++++ MATERIAL PROVIDED ++++
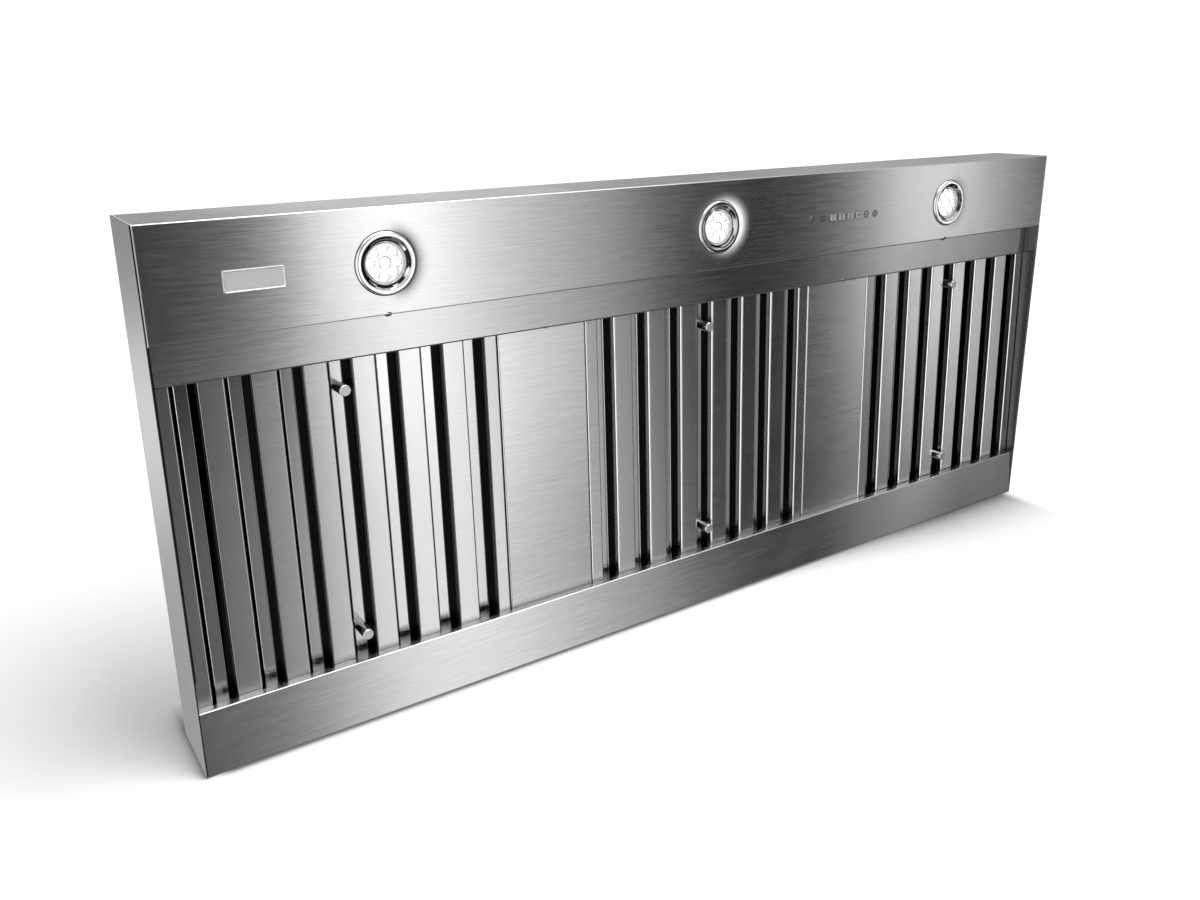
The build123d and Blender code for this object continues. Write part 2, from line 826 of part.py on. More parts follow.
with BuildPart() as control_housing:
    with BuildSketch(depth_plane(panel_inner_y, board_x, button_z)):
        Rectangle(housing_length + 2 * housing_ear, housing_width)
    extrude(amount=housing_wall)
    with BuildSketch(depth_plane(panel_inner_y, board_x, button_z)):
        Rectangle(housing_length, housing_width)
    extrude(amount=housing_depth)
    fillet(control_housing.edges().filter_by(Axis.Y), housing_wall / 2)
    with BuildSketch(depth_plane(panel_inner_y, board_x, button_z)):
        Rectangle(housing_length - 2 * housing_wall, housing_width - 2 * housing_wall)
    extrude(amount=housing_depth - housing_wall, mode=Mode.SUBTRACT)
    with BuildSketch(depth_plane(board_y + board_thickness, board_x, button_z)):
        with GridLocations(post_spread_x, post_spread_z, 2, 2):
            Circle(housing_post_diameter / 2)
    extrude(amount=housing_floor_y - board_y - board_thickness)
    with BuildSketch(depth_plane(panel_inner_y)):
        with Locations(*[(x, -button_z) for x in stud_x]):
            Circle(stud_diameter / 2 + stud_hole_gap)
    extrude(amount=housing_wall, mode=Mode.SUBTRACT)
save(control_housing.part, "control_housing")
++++
_EXERCISE BRIEF:_ Each line must be given again exactly as written above.

_THE RESPONSE:_
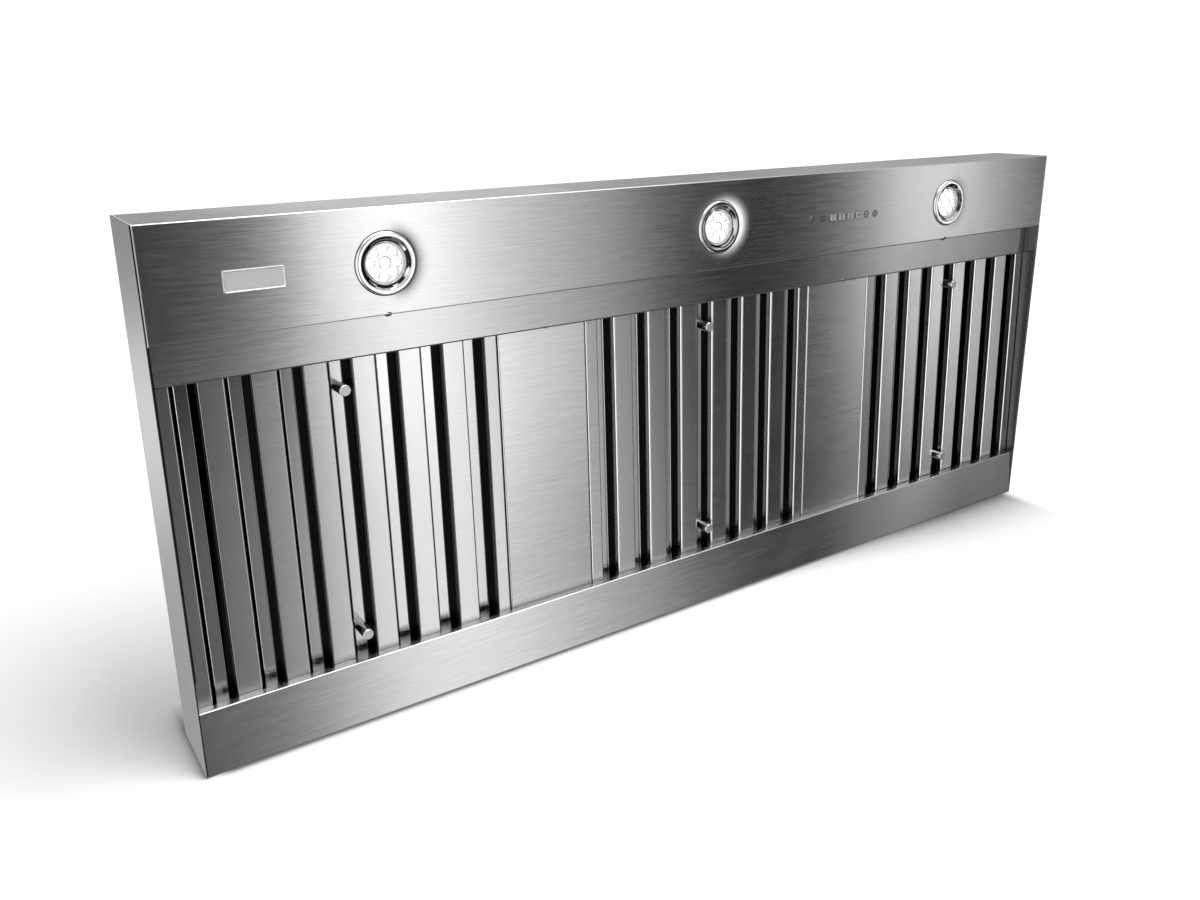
The build123d and Blender code for this object continues. Write part 2, from line 826 of part.py on. More parts follow.
with BuildPart() as control_housing:
    with BuildSketch(depth_plane(panel_inner_y, board_x, button_z)):
        Rectangle(housing_length + 2 * housing_ear, housing_width)
    extrude(amount=housing_wall)
    with BuildSketch(depth_plane(panel_inner_y, board_x, button_z)):
        Rectangle(housing_length, housing_width)
    extrude(amount=housing_depth)
    fillet(control_housing.edges().filter_by(Axis.Y), housing_wall / 2)
    with BuildSketch(depth_plane(panel_inner_y, board_x, button_z)):
        Rectangle(housing_length - 2 * housing_wall, housing_width - 2 * housing_wall)
    extrude(amount=housing_depth - housing_wall, mode=Mode.SUBTRACT)
    with BuildSketch(depth_plane(board_y + board_thickness, board_x, button_z)):
        with GridLocations(post_spread_x, post_spread_z, 2, 2):
            Circle(housing_post_diameter / 2)
    extrude(amount=housing_floor_y - board_y - board_thickness)
    with BuildSketch(depth_plane(panel_inner_y)):
        with Locations(*[(x, -button_z) for x in stud_x]):
            Circle(stud_diameter / 2 + stud_hole_gap)
    extrude(amount=housing_wall, mode=Mode.SUBTRACT)
save(control_housing.part, "control_housing")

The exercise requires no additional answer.